[SHORT EXERCISE]
Copy the data exactly from the line that contains "Keep writing the three.js" through the line that contains "rise = round_curve(GOLD_FRONT_RISE, bearing, 0.25)", keeping both end lines and leaving out everything else.

[MATERIAL FOR THIS EXERCISE]

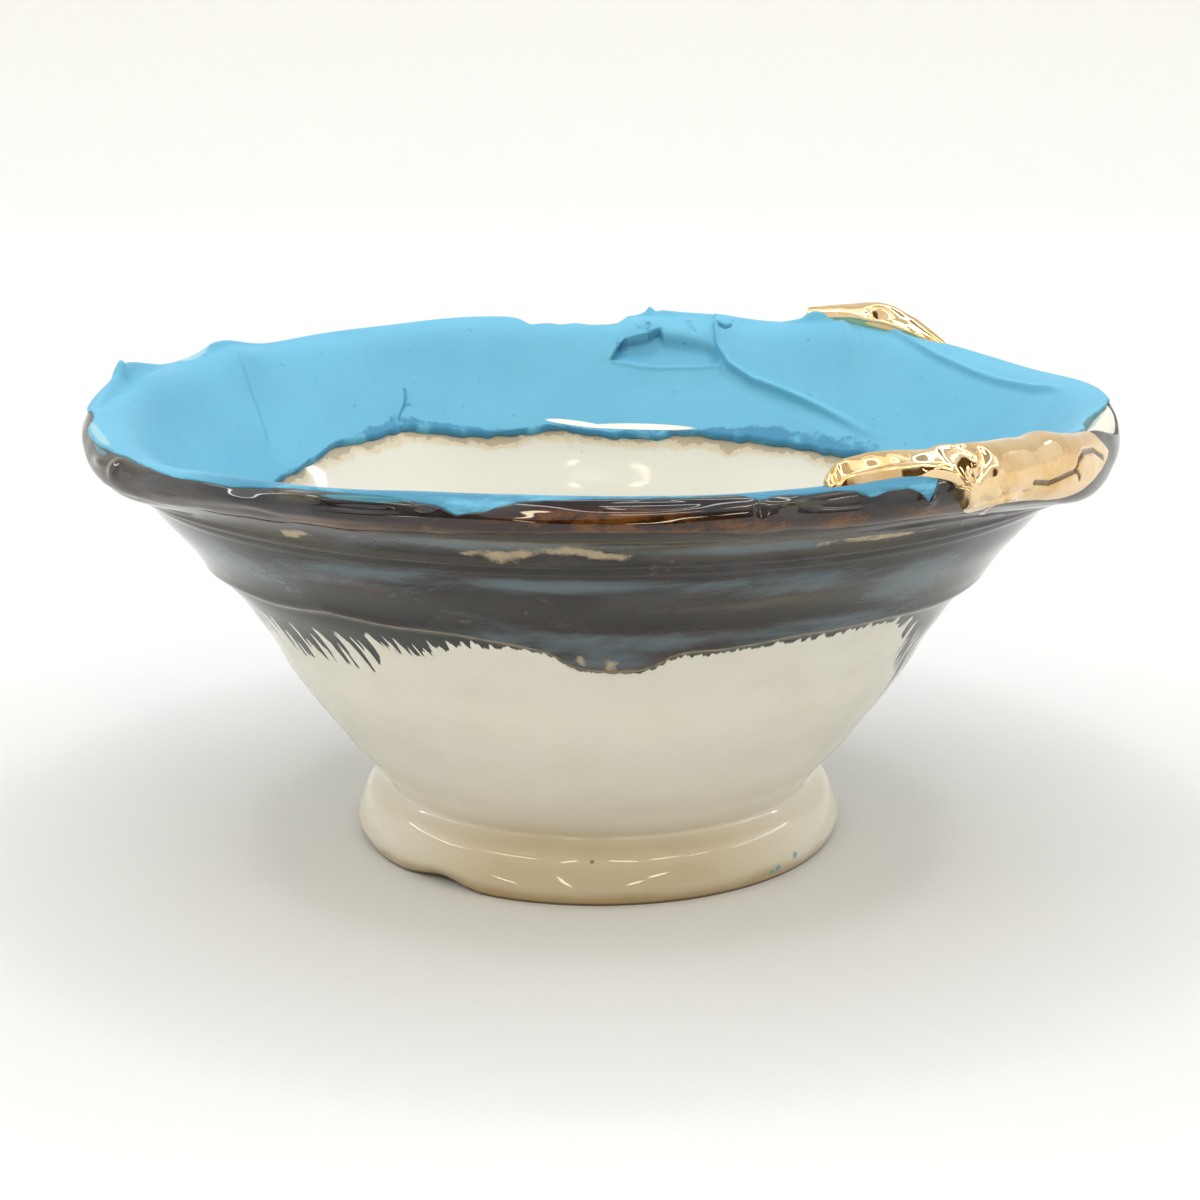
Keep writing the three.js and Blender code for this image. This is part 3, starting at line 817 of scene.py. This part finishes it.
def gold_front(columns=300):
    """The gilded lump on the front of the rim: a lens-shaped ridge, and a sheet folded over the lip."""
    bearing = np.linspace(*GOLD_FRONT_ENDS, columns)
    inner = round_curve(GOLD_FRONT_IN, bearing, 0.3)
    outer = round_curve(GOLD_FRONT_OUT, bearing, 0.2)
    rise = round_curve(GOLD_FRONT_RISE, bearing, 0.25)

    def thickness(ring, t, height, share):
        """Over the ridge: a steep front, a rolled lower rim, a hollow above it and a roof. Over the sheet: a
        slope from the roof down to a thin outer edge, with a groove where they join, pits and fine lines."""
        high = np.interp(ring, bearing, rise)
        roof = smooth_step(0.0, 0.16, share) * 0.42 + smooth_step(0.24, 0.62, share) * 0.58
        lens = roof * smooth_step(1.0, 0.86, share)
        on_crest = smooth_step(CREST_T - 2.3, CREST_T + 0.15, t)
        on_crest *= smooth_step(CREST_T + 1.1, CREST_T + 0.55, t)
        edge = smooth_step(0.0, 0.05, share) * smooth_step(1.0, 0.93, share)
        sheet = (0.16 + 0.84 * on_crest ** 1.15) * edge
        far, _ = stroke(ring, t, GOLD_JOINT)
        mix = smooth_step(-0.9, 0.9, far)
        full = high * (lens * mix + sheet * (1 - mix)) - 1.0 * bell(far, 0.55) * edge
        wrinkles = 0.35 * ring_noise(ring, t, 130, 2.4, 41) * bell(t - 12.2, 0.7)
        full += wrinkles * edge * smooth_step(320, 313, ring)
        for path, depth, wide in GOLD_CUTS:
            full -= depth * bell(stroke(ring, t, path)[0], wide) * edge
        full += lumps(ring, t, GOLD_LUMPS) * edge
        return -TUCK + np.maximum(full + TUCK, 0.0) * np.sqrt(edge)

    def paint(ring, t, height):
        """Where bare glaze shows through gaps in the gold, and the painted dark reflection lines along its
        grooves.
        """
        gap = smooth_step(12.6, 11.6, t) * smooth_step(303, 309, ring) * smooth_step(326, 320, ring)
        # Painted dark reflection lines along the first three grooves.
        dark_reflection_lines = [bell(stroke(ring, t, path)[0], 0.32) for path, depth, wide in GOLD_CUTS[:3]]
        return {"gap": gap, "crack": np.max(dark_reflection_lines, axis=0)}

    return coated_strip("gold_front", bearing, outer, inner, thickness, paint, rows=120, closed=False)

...

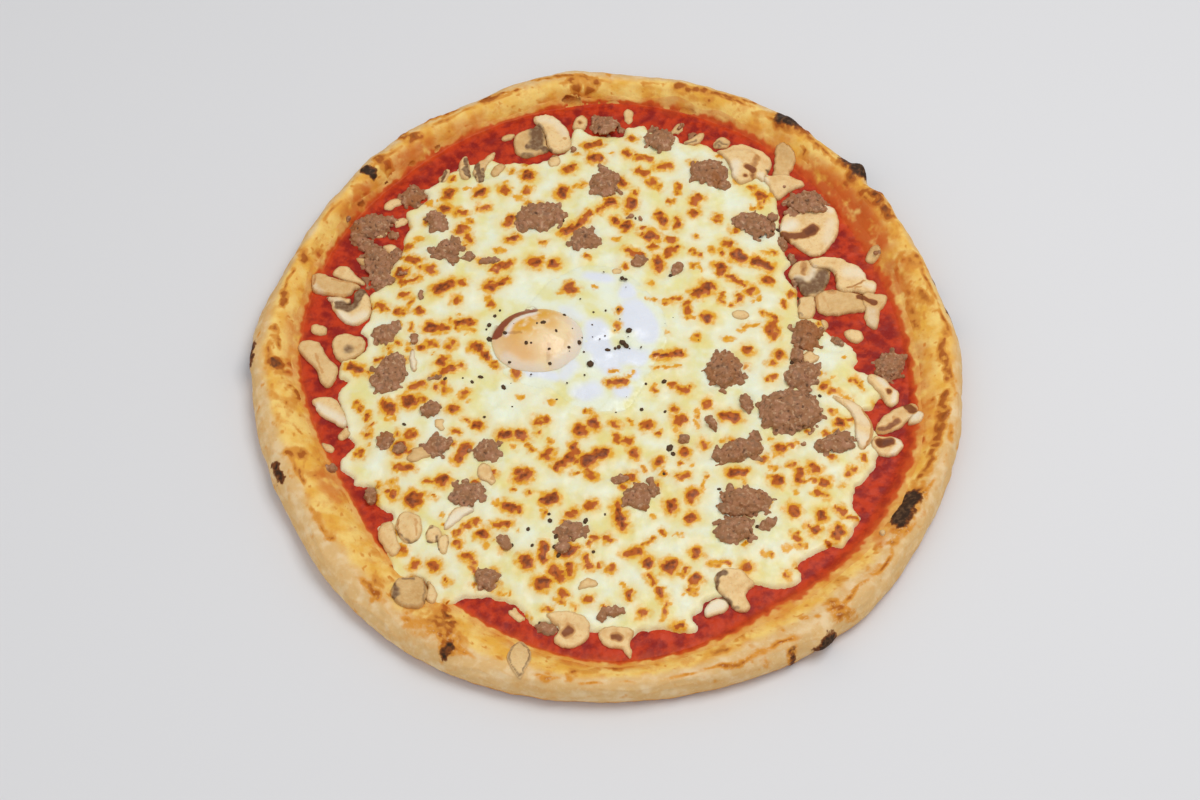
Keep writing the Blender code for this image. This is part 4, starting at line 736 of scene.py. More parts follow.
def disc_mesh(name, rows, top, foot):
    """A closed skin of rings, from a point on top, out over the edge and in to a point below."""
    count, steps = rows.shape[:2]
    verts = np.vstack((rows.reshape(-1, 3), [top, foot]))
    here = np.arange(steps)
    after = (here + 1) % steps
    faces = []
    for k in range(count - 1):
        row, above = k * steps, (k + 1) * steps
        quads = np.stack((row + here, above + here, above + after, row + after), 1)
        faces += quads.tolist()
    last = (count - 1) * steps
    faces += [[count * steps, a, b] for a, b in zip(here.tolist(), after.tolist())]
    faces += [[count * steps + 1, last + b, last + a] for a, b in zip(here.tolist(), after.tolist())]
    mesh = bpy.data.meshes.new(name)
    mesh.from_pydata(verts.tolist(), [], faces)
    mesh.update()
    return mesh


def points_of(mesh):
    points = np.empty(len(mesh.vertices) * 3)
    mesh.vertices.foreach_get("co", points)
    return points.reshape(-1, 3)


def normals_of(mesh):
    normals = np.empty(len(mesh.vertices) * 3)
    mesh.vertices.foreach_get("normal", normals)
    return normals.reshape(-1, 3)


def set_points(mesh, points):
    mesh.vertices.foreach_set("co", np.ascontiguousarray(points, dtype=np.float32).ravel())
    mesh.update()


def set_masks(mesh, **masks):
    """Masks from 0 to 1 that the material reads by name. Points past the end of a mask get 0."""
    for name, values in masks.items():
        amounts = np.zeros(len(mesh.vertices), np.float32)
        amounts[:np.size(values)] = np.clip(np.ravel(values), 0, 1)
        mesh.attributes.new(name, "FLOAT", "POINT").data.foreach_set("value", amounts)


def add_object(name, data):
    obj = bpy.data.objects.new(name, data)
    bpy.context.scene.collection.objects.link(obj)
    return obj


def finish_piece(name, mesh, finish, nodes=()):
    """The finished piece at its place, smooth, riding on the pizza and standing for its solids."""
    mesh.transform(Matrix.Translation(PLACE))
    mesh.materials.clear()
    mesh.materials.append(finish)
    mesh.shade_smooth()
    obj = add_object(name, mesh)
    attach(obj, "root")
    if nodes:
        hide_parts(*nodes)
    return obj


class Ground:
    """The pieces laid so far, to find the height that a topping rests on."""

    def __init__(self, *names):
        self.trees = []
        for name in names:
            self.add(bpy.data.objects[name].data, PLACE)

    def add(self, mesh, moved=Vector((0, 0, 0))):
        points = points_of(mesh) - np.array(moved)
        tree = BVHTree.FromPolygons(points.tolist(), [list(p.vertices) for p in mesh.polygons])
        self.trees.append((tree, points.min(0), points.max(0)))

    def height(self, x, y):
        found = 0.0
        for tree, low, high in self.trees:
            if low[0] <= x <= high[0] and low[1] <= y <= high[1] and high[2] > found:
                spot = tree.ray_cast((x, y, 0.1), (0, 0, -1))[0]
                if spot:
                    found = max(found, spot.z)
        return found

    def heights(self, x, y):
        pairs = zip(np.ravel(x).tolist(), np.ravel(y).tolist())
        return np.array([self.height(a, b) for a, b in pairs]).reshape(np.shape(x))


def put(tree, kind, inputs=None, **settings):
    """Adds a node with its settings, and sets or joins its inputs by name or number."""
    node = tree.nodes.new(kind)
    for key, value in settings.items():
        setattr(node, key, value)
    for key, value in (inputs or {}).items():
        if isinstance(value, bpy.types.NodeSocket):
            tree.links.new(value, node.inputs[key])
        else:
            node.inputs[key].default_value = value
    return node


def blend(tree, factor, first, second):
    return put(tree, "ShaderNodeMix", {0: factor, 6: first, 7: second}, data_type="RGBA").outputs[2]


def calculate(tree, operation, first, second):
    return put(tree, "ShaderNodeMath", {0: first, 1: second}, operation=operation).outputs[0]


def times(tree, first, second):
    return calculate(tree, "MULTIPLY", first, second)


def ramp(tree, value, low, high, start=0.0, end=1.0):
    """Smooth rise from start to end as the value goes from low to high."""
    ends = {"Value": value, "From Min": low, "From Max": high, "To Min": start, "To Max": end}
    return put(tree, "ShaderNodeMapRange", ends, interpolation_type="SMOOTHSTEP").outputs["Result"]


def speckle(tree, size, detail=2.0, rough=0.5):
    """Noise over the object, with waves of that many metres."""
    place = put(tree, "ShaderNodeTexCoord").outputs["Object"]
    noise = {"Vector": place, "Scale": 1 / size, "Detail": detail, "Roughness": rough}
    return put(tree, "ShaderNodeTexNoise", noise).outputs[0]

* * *

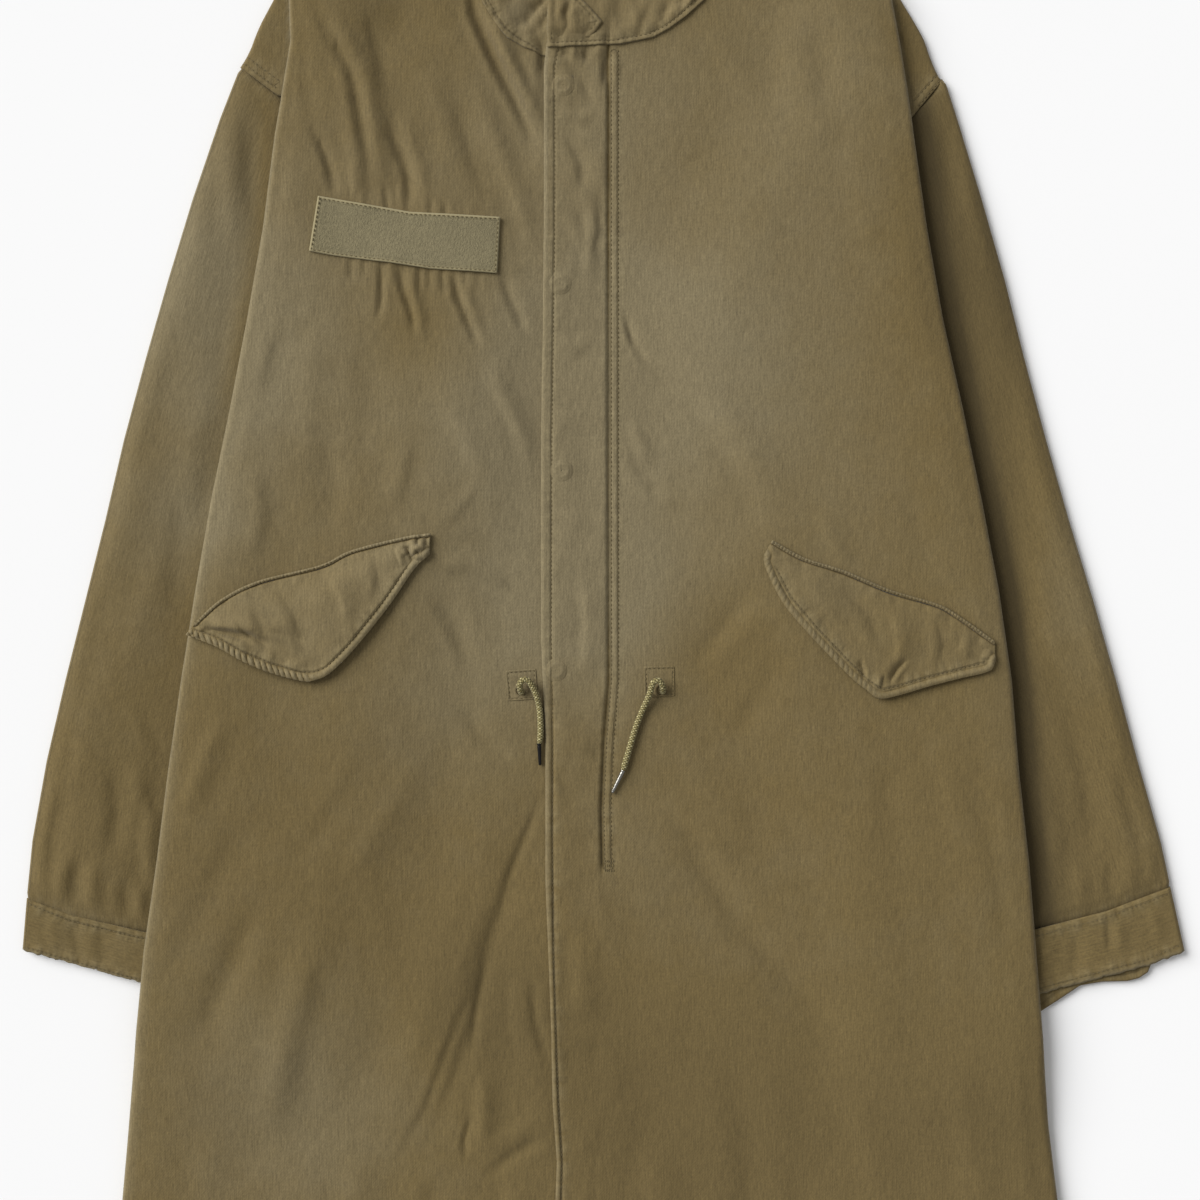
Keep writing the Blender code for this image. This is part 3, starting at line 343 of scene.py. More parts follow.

[EXPECTED ANSWER]
Keep writing the three.js and Blender code for this image. This is part 3, starting at line 817 of scene.py. This part finishes it.
def gold_front(columns=300):
    """The gilded lump on the front of the rim: a lens-shaped ridge, and a sheet folded over the lip."""
    bearing = np.linspace(*GOLD_FRONT_ENDS, columns)
    inner = round_curve(GOLD_FRONT_IN, bearing, 0.3)
    outer = round_curve(GOLD_FRONT_OUT, bearing, 0.2)
    rise = round_curve(GOLD_FRONT_RISE, bearing, 0.25)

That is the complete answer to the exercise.